--- START OF GIVEN DATA ---

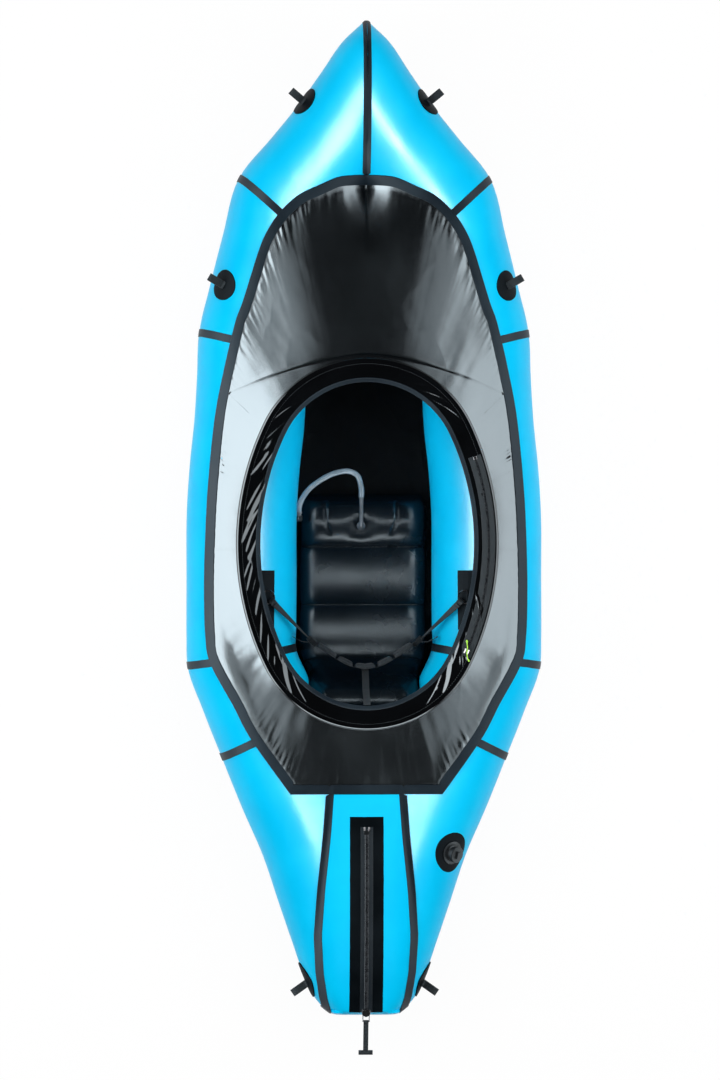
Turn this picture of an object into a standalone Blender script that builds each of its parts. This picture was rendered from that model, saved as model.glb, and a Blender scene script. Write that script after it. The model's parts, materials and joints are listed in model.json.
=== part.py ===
# Packraft: an inflatable one-person boat with a fixed spray deck, an oval coaming and a cargo zip.
# Metres, +Z up, +Y towards the bow, +X to starboard. The origin is on the ground under the middle.
import math
import bpy
from mathutils import Matrix, Vector

# Driving dimensions of the hull
LENGTH = 2.600
BEAM = 0.936
TUBE_DIAMETER = 0.290
BOW_RISE = 0.130
STERN_RISE = 0.075
BOW_RISE_START = 0.450
STERN_RISE_START = 0.550
HULL_FABRIC = 0.0006
FLOOR_FABRIC = 0.0010
DECK_FABRIC = 0.0005
TAPE = 0.0006
GAP = 0.0003
SEAM_TAPE_WIDTH = 0.021
DECK_TAPE_WIDTH = 0.025
FLOOR_LAP = 0.040
RING_SIDES = 15
INNER_STEPS = 3

# Driving dimensions of the coaming
COAMING_WIDTH = 0.554
COAMING_LENGTH = 0.840
COAMING_END_RADIUS = 0.235
COAMING_BAND = 0.064
COAMING_HEIGHT = 0.347
COAMING_TILT = math.radians(2.4)
COAMING_SETBACK = 0.066
COAMING_BEAD = 0.0080
VINYL = 0.0006
HOOP_PLAY = 0.0003
BINDING_WIDTH = 0.012
COAMING_SEGMENTS = 32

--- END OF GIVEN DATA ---

Every line of the data above should be copied exactly.

◆ **ANSWER BELOW**:
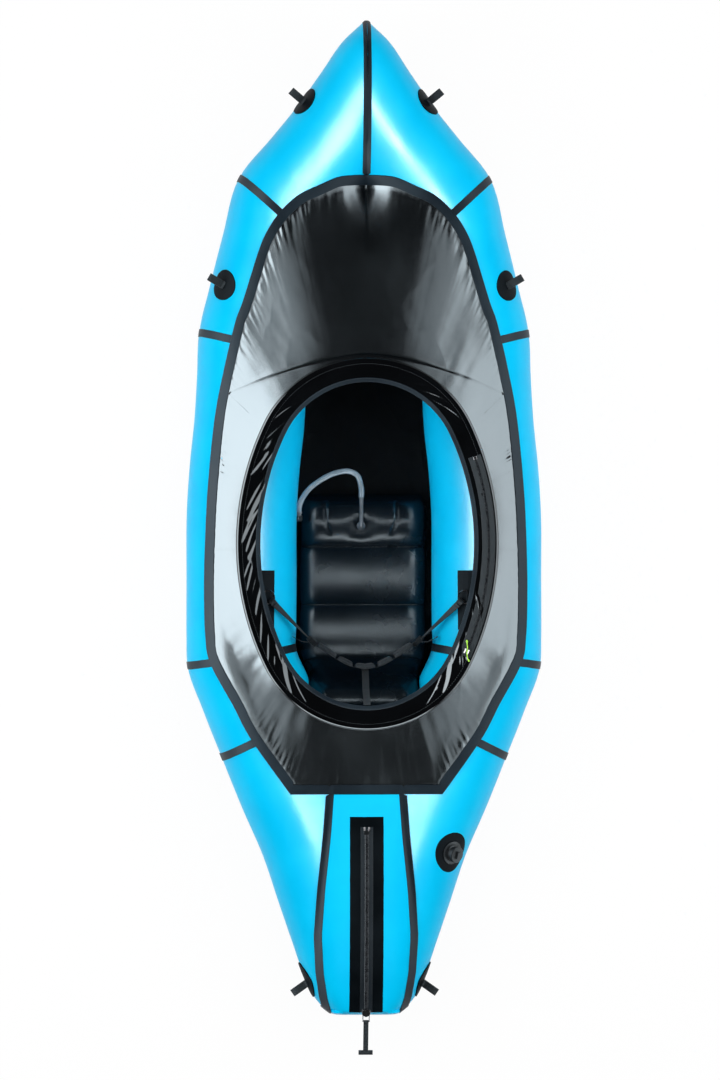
Turn this picture of an object into a standalone Blender script that builds each of its parts. This picture was rendered from that model, saved as model.glb, and a Blender scene script. Write that script after it. The model's parts, materials and joints are listed in model.json.
=== part.py ===
# Packraft: an inflatable one-person boat with a fixed spray deck, an oval coaming and a cargo zip.
# Metres, +Z up, +Y towards the bow, +X to starboard. The origin is on the ground under the middle.
import math
import bpy
from mathutils import Matrix, Vector

# Driving dimensions of the hull
LENGTH = 2.600
BEAM = 0.936
TUBE_DIAMETER = 0.290
BOW_RISE = 0.130
STERN_RISE = 0.075
BOW_RISE_START = 0.450
STERN_RISE_START = 0.550
HULL_FABRIC = 0.0006
FLOOR_FABRIC = 0.0010
DECK_FABRIC = 0.0005
TAPE = 0.0006
GAP = 0.0003
SEAM_TAPE_WIDTH = 0.021
DECK_TAPE_WIDTH = 0.025
FLOOR_LAP = 0.040
RING_SIDES = 15
INNER_STEPS = 3

# Driving dimensions of the coaming
COAMING_WIDTH = 0.554
COAMING_LENGTH = 0.840
COAMING_END_RADIUS = 0.235
COAMING_BAND = 0.064
COAMING_HEIGHT = 0.347
COAMING_TILT = math.radians(2.4)
COAMING_SETBACK = 0.066
COAMING_BEAD = 0.0080
VINYL = 0.0006
HOOP_PLAY = 0.0003
BINDING_WIDTH = 0.012
COAMING_SEGMENTS = 32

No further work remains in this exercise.